* _TASK TO COMPLETE_: Each line from the start of the data below through the one containing "of the cast" must be reproduced exactly.

* _INFORMATION SUPPLIED_:
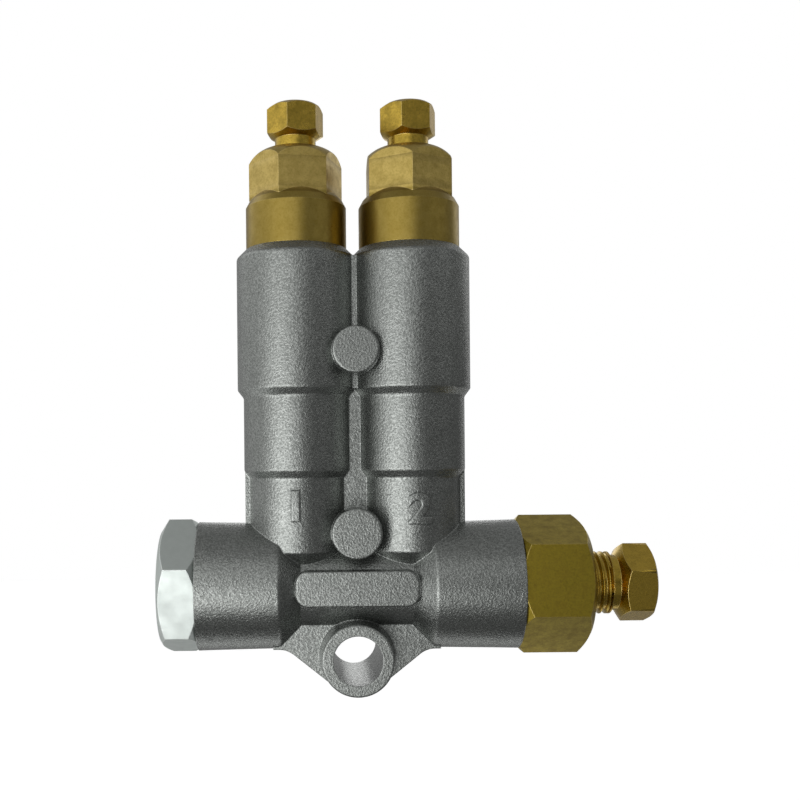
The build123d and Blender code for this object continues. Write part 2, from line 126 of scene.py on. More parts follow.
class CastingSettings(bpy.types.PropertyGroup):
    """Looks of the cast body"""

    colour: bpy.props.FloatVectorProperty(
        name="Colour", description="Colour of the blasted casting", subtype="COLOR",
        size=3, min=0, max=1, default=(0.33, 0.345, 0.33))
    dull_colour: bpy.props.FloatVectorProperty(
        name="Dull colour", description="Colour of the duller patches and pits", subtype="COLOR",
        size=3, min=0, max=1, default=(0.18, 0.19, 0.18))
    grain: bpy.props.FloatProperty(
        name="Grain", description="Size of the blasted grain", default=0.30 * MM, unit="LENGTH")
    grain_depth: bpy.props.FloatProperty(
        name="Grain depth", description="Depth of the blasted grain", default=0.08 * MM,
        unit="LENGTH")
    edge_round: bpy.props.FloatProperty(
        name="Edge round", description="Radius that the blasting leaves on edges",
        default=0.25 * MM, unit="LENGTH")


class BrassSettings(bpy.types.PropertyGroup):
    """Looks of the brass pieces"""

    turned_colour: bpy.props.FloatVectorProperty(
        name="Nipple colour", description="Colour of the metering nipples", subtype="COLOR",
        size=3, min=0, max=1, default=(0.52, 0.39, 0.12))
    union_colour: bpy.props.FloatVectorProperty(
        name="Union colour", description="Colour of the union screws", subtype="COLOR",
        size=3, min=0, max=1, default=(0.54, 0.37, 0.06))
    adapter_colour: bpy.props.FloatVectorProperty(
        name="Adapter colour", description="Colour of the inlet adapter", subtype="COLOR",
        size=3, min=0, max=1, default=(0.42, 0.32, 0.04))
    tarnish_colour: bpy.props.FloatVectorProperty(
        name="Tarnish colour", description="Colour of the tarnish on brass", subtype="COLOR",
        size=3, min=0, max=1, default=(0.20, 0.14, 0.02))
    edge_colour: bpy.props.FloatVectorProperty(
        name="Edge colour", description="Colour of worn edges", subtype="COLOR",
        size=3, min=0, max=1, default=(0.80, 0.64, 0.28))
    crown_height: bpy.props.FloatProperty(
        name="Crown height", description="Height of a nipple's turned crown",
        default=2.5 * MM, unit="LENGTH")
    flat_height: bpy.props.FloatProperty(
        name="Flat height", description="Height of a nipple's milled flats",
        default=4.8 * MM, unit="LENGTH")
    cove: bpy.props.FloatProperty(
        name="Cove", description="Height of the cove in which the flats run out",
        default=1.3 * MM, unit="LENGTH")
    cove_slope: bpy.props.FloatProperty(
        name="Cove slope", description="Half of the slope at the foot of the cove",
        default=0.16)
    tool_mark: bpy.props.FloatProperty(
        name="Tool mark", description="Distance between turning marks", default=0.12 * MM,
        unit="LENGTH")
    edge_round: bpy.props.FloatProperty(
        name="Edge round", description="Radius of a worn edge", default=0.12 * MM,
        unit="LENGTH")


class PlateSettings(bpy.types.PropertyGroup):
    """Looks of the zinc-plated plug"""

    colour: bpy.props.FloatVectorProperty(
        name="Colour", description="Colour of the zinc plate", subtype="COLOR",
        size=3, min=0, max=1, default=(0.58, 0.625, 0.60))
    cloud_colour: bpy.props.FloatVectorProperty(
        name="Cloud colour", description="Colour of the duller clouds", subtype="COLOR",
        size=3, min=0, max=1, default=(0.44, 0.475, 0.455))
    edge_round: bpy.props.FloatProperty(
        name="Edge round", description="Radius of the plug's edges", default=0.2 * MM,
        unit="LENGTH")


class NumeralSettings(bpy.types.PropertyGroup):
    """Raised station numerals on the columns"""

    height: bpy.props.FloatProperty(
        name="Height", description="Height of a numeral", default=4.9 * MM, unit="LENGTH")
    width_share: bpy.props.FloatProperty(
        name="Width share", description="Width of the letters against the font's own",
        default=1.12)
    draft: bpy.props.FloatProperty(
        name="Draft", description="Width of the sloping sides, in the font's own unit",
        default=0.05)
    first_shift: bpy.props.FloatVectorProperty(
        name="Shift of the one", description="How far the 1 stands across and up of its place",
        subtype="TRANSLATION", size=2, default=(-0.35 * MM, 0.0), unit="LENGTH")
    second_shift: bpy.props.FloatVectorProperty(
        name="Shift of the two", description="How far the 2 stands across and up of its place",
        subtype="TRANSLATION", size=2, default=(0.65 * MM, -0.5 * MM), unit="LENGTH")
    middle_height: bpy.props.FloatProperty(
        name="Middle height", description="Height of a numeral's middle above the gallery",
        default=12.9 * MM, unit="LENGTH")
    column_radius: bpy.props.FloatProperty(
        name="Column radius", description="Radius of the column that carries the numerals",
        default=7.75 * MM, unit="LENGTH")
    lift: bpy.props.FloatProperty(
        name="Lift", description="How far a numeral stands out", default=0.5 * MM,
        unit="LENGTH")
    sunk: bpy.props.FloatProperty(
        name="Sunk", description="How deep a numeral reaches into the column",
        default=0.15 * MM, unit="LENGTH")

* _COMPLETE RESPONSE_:
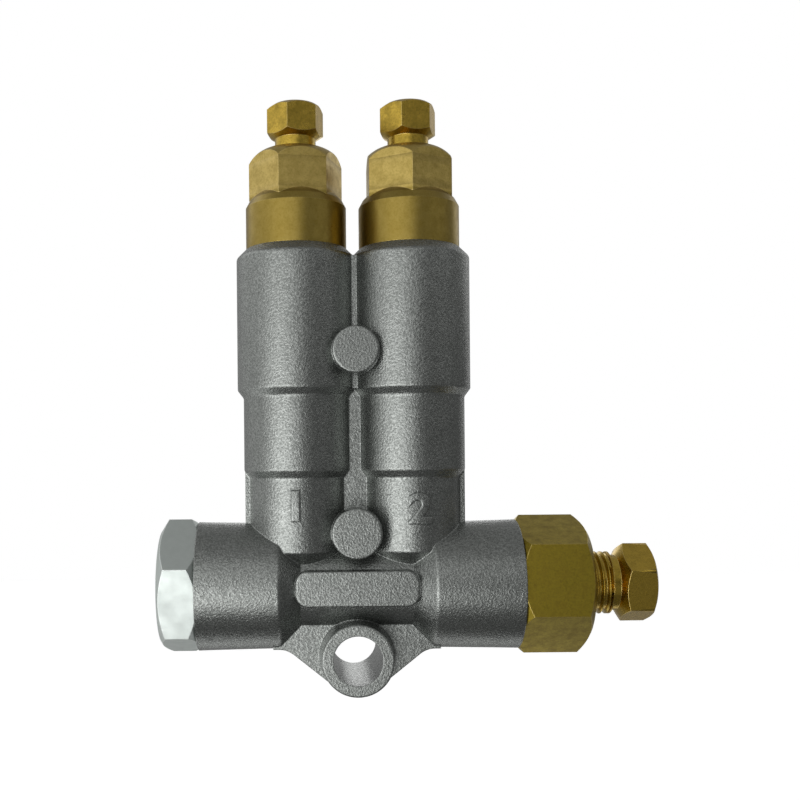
The build123d and Blender code for this object continues. Write part 2, from line 126 of scene.py on. More parts follow.
class CastingSettings(bpy.types.PropertyGroup):
    """Looks of the cast body"""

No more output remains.